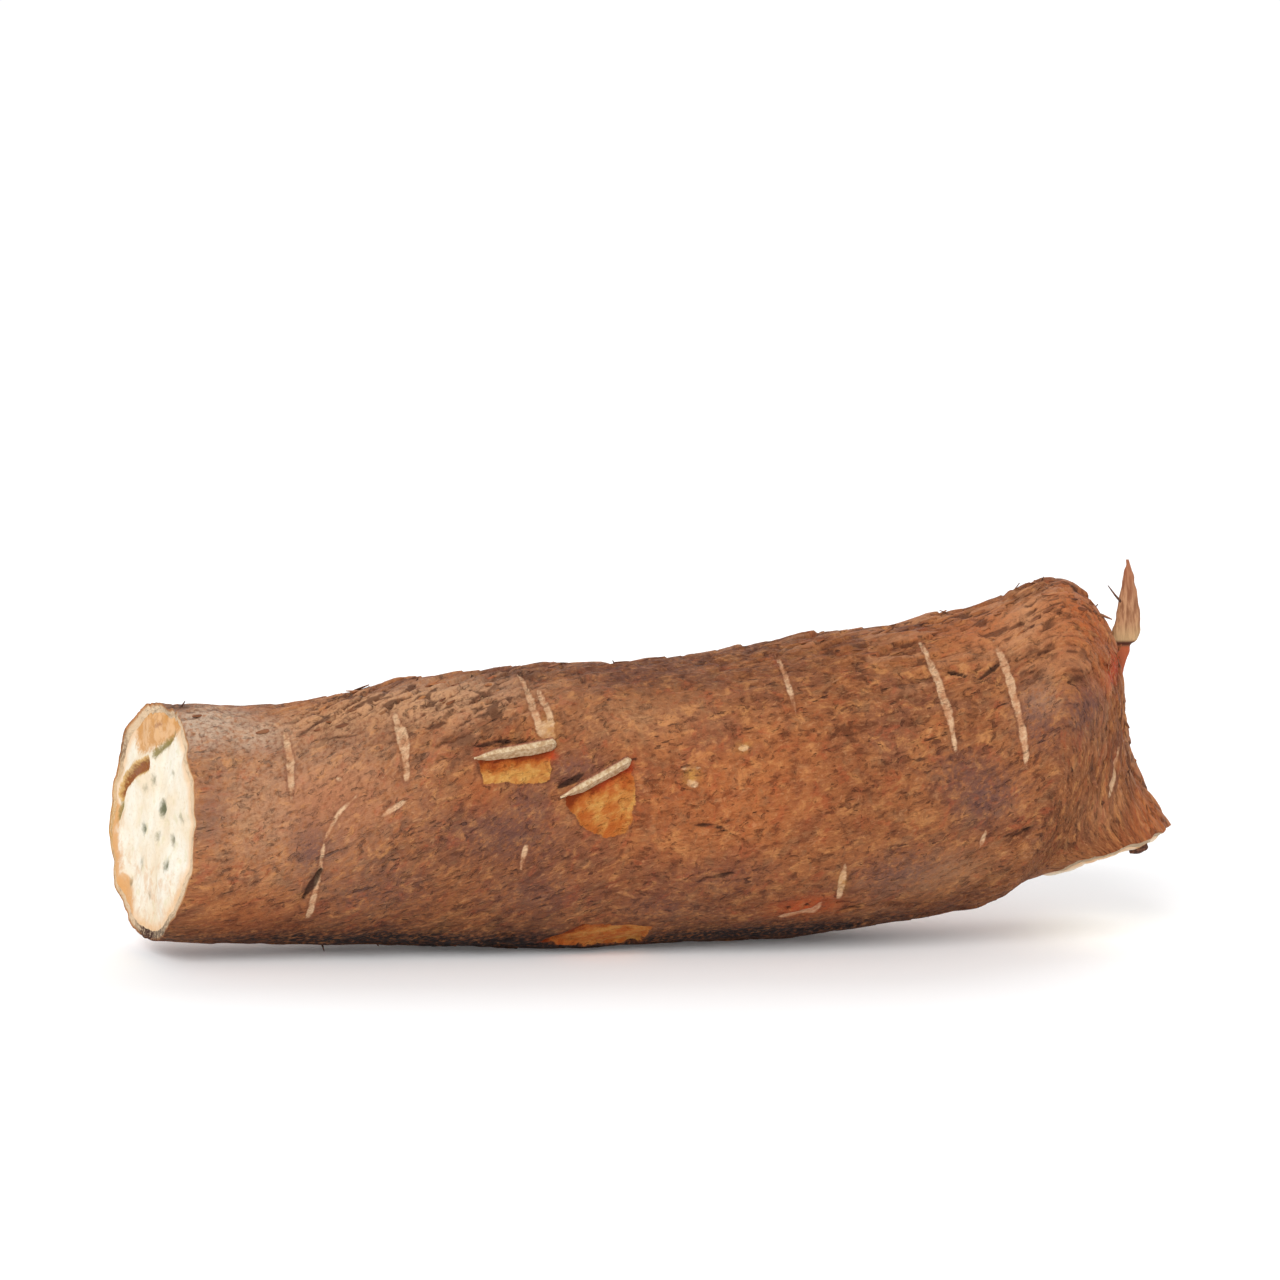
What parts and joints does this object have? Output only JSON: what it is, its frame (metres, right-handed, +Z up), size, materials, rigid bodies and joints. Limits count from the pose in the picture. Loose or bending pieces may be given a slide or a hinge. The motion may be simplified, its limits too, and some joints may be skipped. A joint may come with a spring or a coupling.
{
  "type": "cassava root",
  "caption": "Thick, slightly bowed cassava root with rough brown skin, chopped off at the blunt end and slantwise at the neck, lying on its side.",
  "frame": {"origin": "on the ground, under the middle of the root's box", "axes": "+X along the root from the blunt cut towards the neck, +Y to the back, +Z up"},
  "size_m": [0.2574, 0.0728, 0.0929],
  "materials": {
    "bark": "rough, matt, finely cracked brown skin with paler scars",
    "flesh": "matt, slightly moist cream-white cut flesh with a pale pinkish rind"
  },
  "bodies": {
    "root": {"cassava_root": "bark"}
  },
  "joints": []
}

**Problem**.
Copy the material above, line for line.

**Reply to the exercise**.
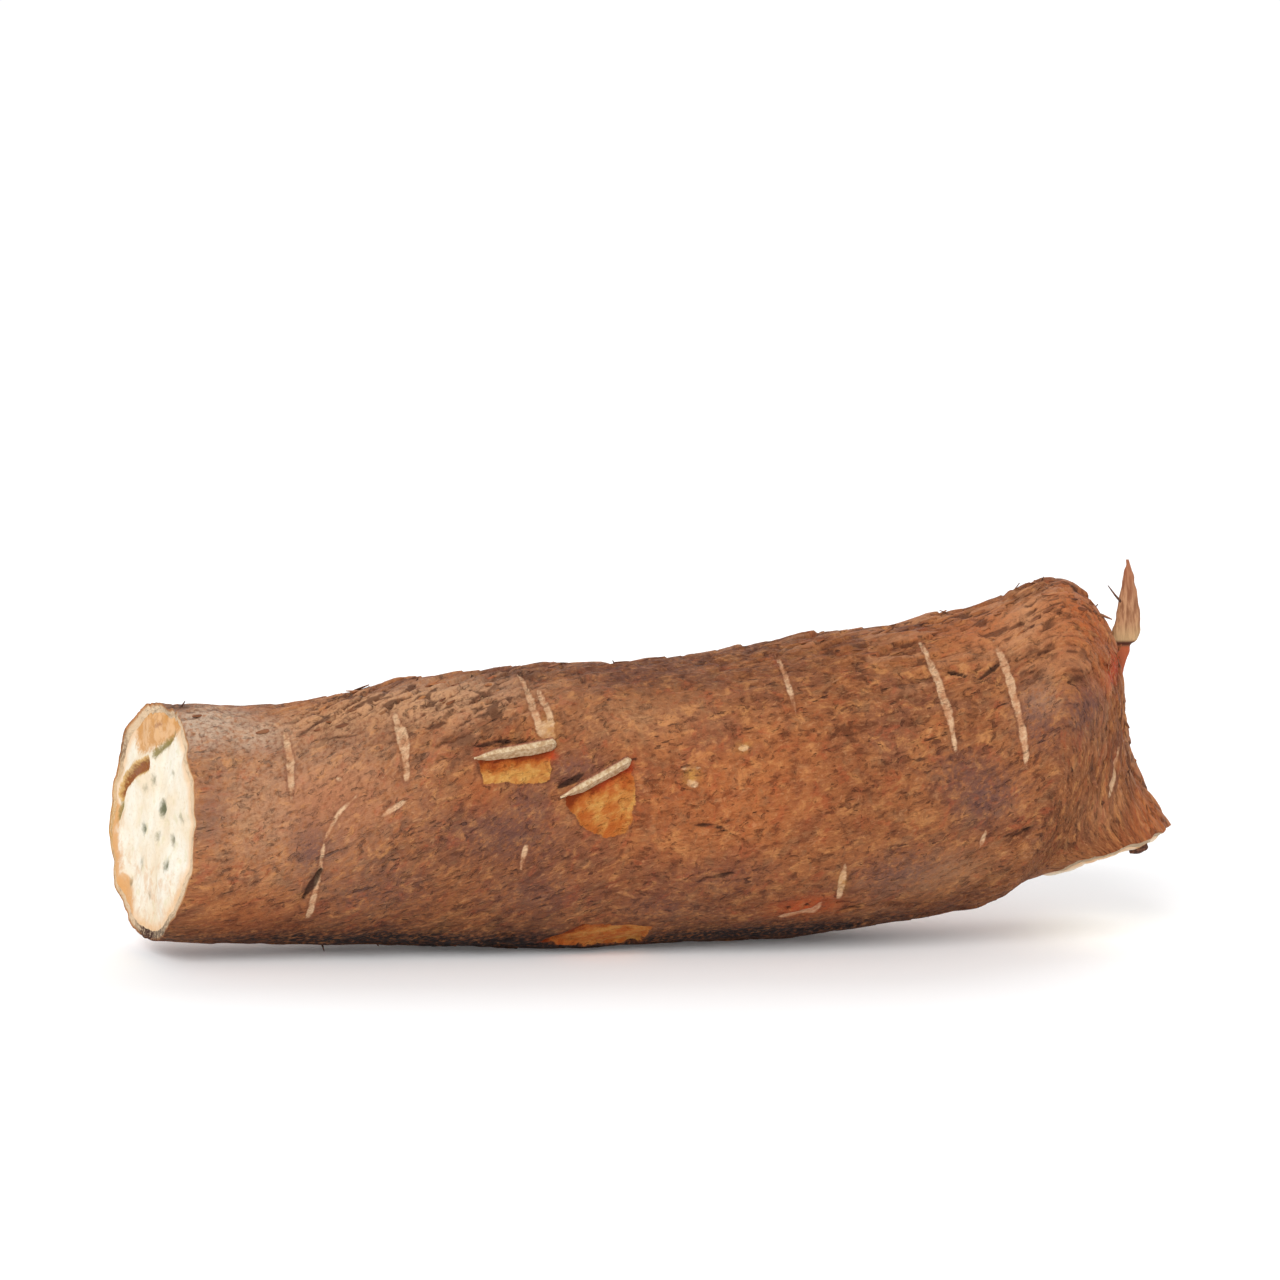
What parts and joints does this object have? Output only JSON: what it is, its frame (metres, right-handed, +Z up), size, materials, rigid bodies and joints. Limits count from the pose in the picture. Loose or bending pieces may be given a slide or a hinge. The motion may be simplified, its limits too, and some joints may be skipped. A joint may come with a spring or a coupling.
{
  "type": "cassava root",
  "caption": "Thick, slightly bowed cassava root with rough brown skin, chopped off at the blunt end and slantwise at the neck, lying on its side.",
  "frame": {"origin": "on the ground, under the middle of the root's box", "axes": "+X along the root from the blunt cut towards the neck, +Y to the back, +Z up"},
  "size_m": [0.2574, 0.0728, 0.0929],
  "materials": {
    "bark": "rough, matt, finely cracked brown skin with paler scars",
    "flesh": "matt, slightly moist cream-white cut flesh with a pale pinkish rind"
  },
  "bodies": {
    "root": {"cassava_root": "bark"}
  },
  "joints": []
}